Collected data entries
────────────────────────────────────────
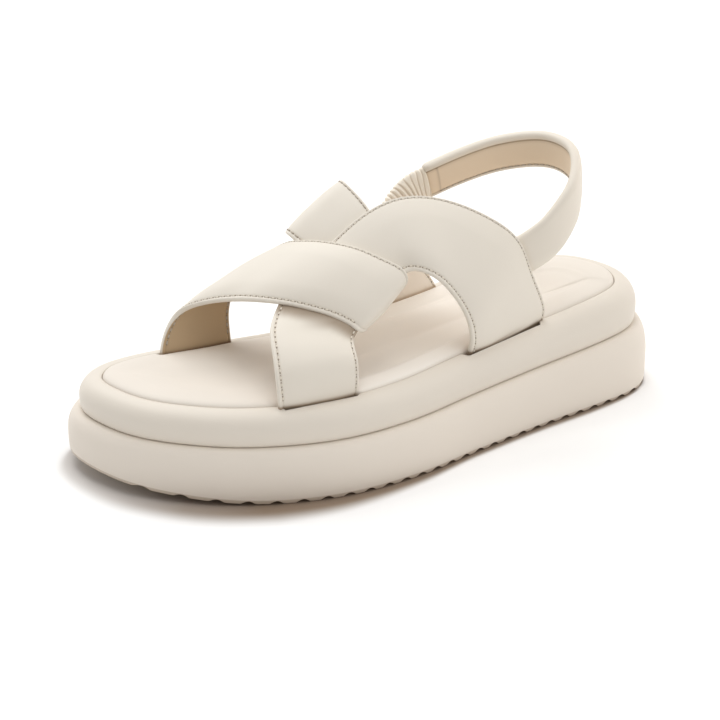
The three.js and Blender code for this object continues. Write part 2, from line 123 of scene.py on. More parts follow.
def through(rows, places, closed=False):
    """A smooth curve through the rows of a table, read at row numbers with fractions.

    Between two rows it is the cubic whose slope at each row is half the step from the row before it
    to the row after it.
    """
    rows = np.asarray(rows, float)
    count = len(rows)
    if closed:
        padded = rows[np.arange(-1, count + 2) % count]
        first = np.minimum(np.floor(places).astype(int), count - 1)
    else:
        padded = np.concatenate([[2 * rows[0] - rows[1]], rows, [2 * rows[-1] - rows[-2]]])
        first = np.clip(np.floor(places).astype(int), 0, count - 2)
    t = (places - first)[:, None]
    before, start, end, after = (padded[first + k] for k in range(4))
    leave, arrive = (end - before) / 2, (after - start) / 2
    return (
        start * (2 * t**3 - 3 * t**2 + 1) + leave * (t**3 - 2 * t**2 + t)
        + end * (3 * t**2 - 2 * t**3) + arrive * (t**3 - t**2)
    )


def follow_foot(heights, share):
    """A height that follows the foot: the parabola through its values at the toe, the ball and the heel."""
    toe = (share - BALL_SHARE) * (share - 1) / BALL_SHARE
    ball = share * (share - 1) / (BALL_SHARE * (BALL_SHARE - 1))
    heel = share * (share - BALL_SHARE) / (1 - BALL_SHARE)
    return heights[0] * toe + heights[1] * ball + heights[2] * heel


def length_along(line):
    """How far along a line of points each point is, measured on the line."""
    return np.concatenate([[0], np.cumsum(np.linalg.norm(np.diff(line, axis=0), axis=1))])


def at_places(places, run, values):
    """Rows of values, given at the lengths in run, read at other places by straight steps between them."""
    return np.stack([np.interp(places, run, values[:, k]) for k in range(values.shape[1])], 1)


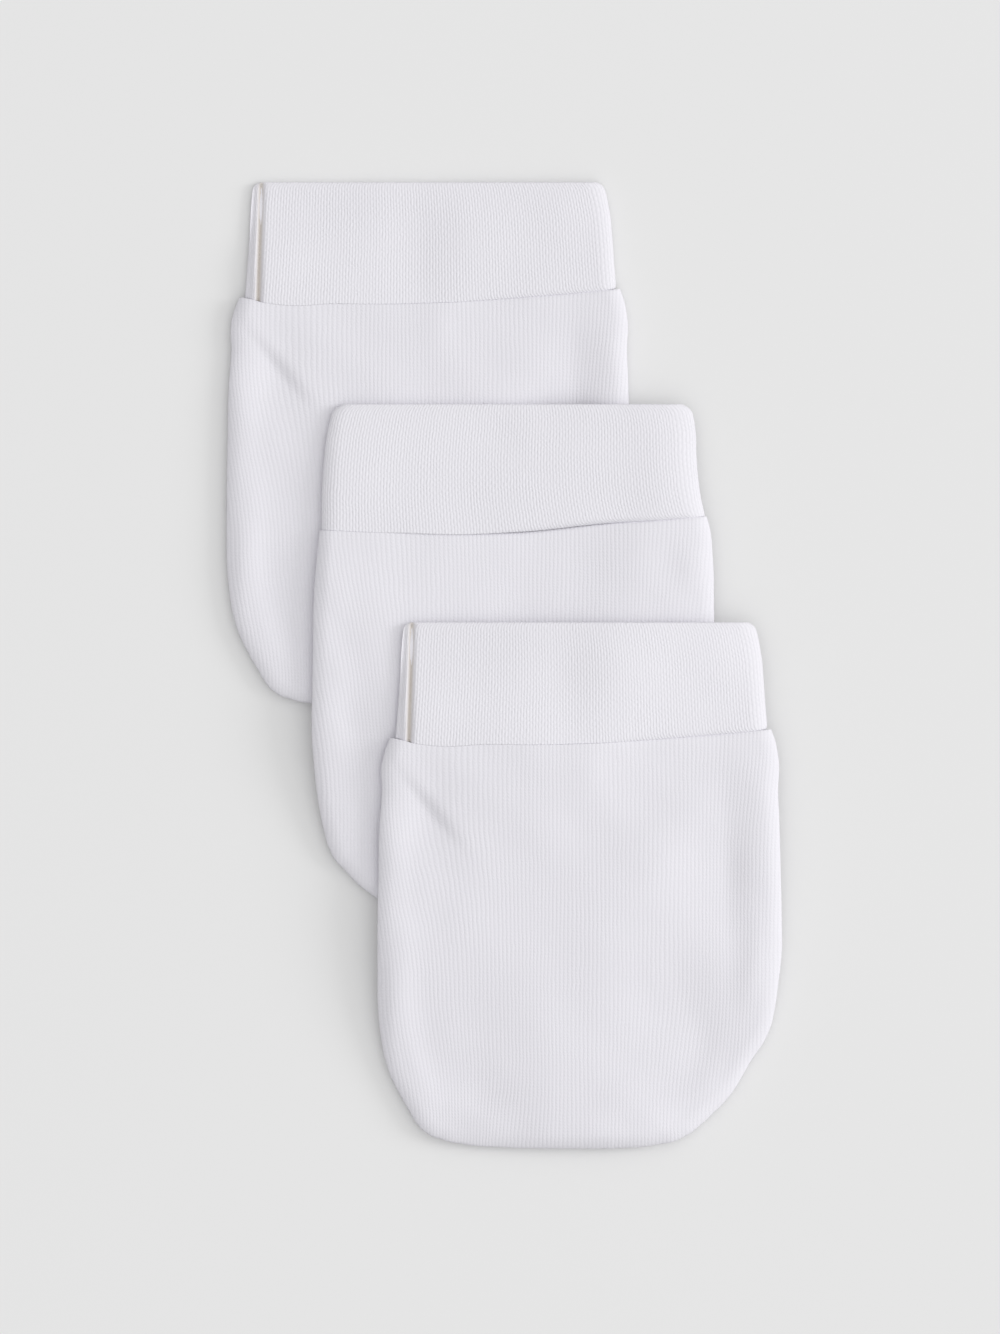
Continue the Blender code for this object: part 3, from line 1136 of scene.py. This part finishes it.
        form[:, 2] += self.side_seam.height(off) * seamed * (1.0 - self.fold_relief * ease(level - 1.0))
        return form, off, seamed

    def _across(self, outer: Array, along: Array) -> Array:
        """Place across of outer stations at heights."""
        left = self.cut.cuff_side(along, -1)
        return left + (self.cut.cuff_side(along, 1) - left) * outer[:, 0] + outer[:, 1]

    def _bottom(self, outer: Array) -> Array:
        """Height of the cuff's lower edge, which follows the cuff seam.

        Args:
            outer: Stations round the outside of the ring.

        Returns:
            The height at each.
        """
        bottom = np.zeros(len(outer))
        for _ in range(SEAM_PASSES):
            bottom = self.cut.seam_line(self._across(outer, bottom))
        return bottom + self.seam_clearance


# ------------------------------------------------------------------ finishes


class Value:
    """A socket of a shader that takes part in arithmetic."""

    def __init__(self, shader: "Shader", socket: bpy.types.NodeSocket) -> None:
        """Keep the socket and the shader it is in."""
        self.shader = shader
        self.socket = socket

    def _with(self, operation: str, *others: Any) -> "Value":
        """Add a Math node on this value and others."""
        return self.shader.math(operation, self, *others)

    def __add__(self, other: Any) -> "Value":
        """This value and another together."""
        return self._with("ADD", other)

    __radd__ = __add__

    def __mul__(self, other: Any) -> "Value":
        """This value times another."""
        return self._with("MULTIPLY", other)

    __rmul__ = __mul__

    def __sub__(self, other: Any) -> "Value":
        """This value less another."""
        return self._with("SUBTRACT", other)

    def __rsub__(self, other: Any) -> "Value":
        """Another value less this one."""
        return self.shader.math("SUBTRACT", other, self)

    def __pow__(self, other: Any) -> "Value":
        """This value to a power."""
        return self._with("POWER", other)

    def cosine(self) -> "Value":
        """Cosine of this value in radians."""
        return self._with("COSINE")

    def size(self) -> "Value":
        """This value without its sign."""
        return self._with("ABSOLUTE")

    def floor(self) -> "Value":
        """The whole number below this value."""
        return self._with("FLOOR")

    def remainder(self, divisor: float) -> "Value":
        """What is left of this value past whole divisors."""
        return self._with("FLOORED_MODULO", divisor)


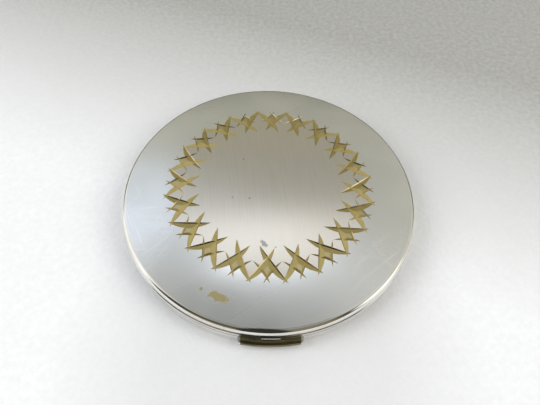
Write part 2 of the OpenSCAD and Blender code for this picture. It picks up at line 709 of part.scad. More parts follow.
// A lens-shaped cut in the dome, from a tip at the place start along the angle heading. Its near
// edge is straight, its wall and its broad facet lie to the left, and both are widest halfway.
module cut(start, heading, length, facet, wall, depth, steps) {
    // How far the cutting solid's sides run on above the dome, as a share of the depth
    rise_share = 0.4;
    // How far its tips run on past the cut's ends, as a share of the first stretch
    tip_share = 0.15;
    end_k = 1 - pow(1 - 2 / steps, 2);
    along = [cos(heading), sin(heading)];
    left = [-sin(heading), cos(heading)];
    function on_dome(s, w, h) = let (p = start + s * along + w * left) [p.x, p.y, dome_z(norm(p)) + h];
    function section(i) = let (u = 2 * i / steps - 1, k = 1 - u * u, s = length * i / steps)
        [on_dome(s, wall * k, -depth * k), on_dome(s, -wall * k * rise_share, depth * k * rise_share),
            on_dome(s, (wall + facet * (1 + rise_share)) * k, depth * k * rise_share)];
    // A tip lies on the line of the cut's bottom, carried on through the dome at the cut's end
    function tip(s) = on_dome(s, -wall * end_k * tip_share, depth * end_k * tip_share);
    last = 3 * (steps - 1);
    points = concat([for (i = [1 : steps - 1]) each section(i)],
        [tip(-length * tip_share / steps), tip(length * (1 + tip_share / steps))]);
    sides = [for (i = [0 : steps - 3]) for (k = [0 : 2]) let (n = (k + 1) % 3)
        each [[3 * i + k, 3 * i + n, 3 * i + 3 + k], [3 * i + n, 3 * i + 3 + n, 3 * i + 3 + k]]];
    tips = [for (k = [0 : 2]) let (n = (k + 1) % 3)
        each [[last, n, k], [last + 1, last - 3 + k, last - 3 + n]]];
    polyhedron(points = points, faces = concat(sides, tips));
}

module long_cut(inward) {
    start = [long_cross_r, 0] - inward * [cos(cut_angle), -sin(cut_angle)];
    cut(start, -cut_angle, inward + long_out, long_facet, long_wall, long_depth, 8);
}

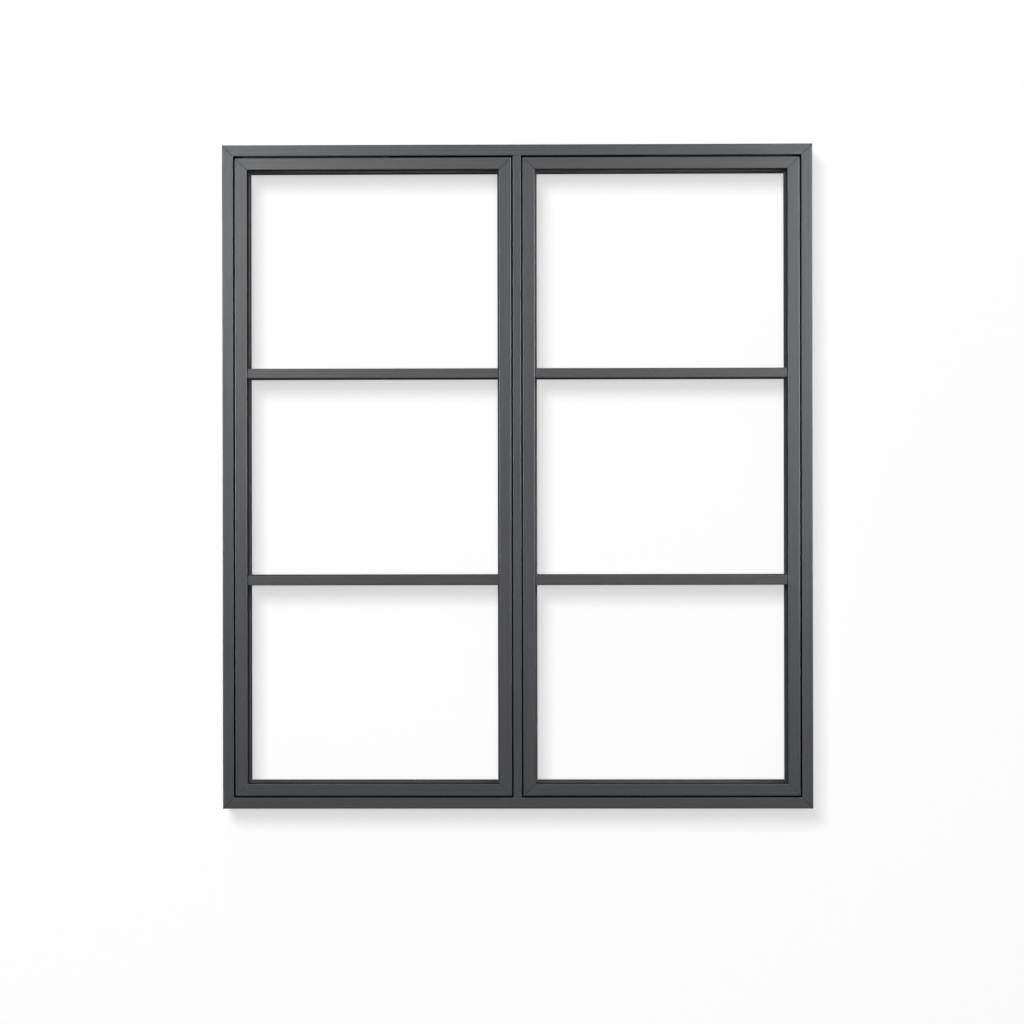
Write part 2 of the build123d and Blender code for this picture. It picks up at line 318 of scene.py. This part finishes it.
@dataclass(frozen=True)
class BrushedSteel:
    """Stainless strip, brushed along the stay. Its colour is near black, darker than bare stainless:
    painted shade for the gaps round the sashes that the stays sit in.
    """

    name: str = "stay_steel"
    # Near black: painted shade for the gaps that the stays show through.
    colour: Colour = (0.05, 0.05, 0.05)
    brushing_scale: Point = (0.04, 1.0, 1.0)
    brush_lines_per_metre: float = 3000.0
    brush_line_height: float = 0.00002
    roughness: float = 0.34
    roughness_spread: float = 0.08

    def material(self) -> bpy.types.Material:
        """Build the steel.

        Returns:
            The material.
        """
        made, nodes = new_material(self.name)
        along = nodes.stretched(nodes.object_place(), self.brushing_scale)
        brushing = nodes.noise(self.brush_lines_per_metre, detail=3.0, place=along)
        steel = nodes.add("ShaderNodeBsdfPrincipled", {
            "Base Color": (*self.colour, 1),
            "Metallic": 1.0,
            "Roughness": nodes.spread(brushing, self.roughness - self.roughness_spread,
                                      self.roughness + self.roughness_spread),
            "Normal": nodes.relief(brushing, self.brush_line_height),
        })
        nodes.add("ShaderNodeOutputMaterial", {"Surface": steel.outputs["BSDF"]})
        return made


def dress(node: str, material: bpy.types.Material) -> None:
    """Give a CAD node its finish.

    Args:
        node: The node's name.
        material: Its material.
    """
    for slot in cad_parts[node].material_slots:
        slot.link = "OBJECT"
        slot.material = material


@dataclass
class OuterFrame:
    """The fixed frame: sill, head, two jambs and the mullion."""

    finish: PowderCoat
    level: tuple[str, ...] = ("frame_sill", "frame_head")
    upright: tuple[str, ...] = ("frame_left_jamb", "frame_right_jamb", "frame_mullion")

    def build(self) -> None:
        """Coat every member of the frame."""
        self.finish.dress(Grain.LEVEL, self.level)
        self.finish.dress(Grain.UPRIGHT, self.upright)
        LOG.info("coated %s", ", ".join(self.level + self.upright))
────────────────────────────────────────
### Your instructions
Set down each line of the material verbatim, from the first line through the line that contains "numbers with fractions.".

### Complete answer
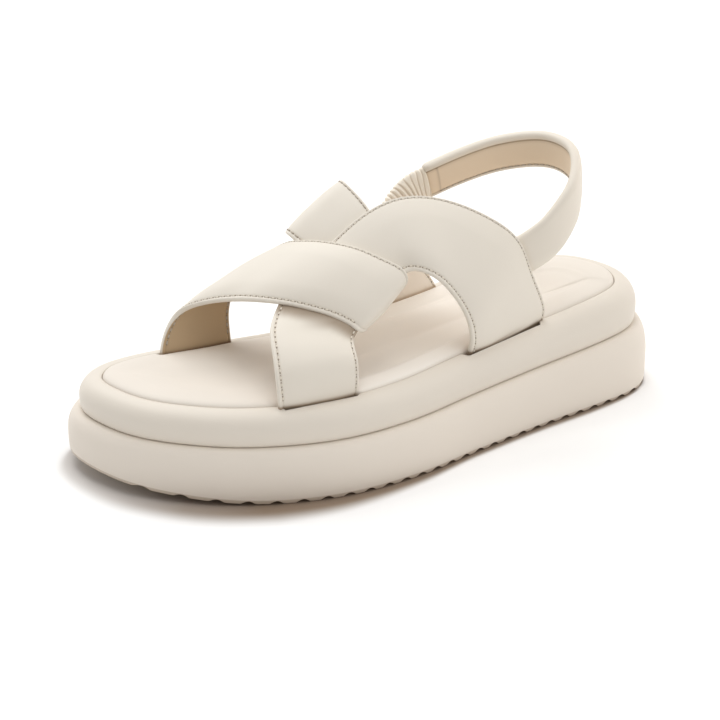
The three.js and Blender code for this object continues. Write part 2, from line 123 of scene.py on. More parts follow.
def through(rows, places, closed=False):
    """A smooth curve through the rows of a table, read at row numbers with fractions.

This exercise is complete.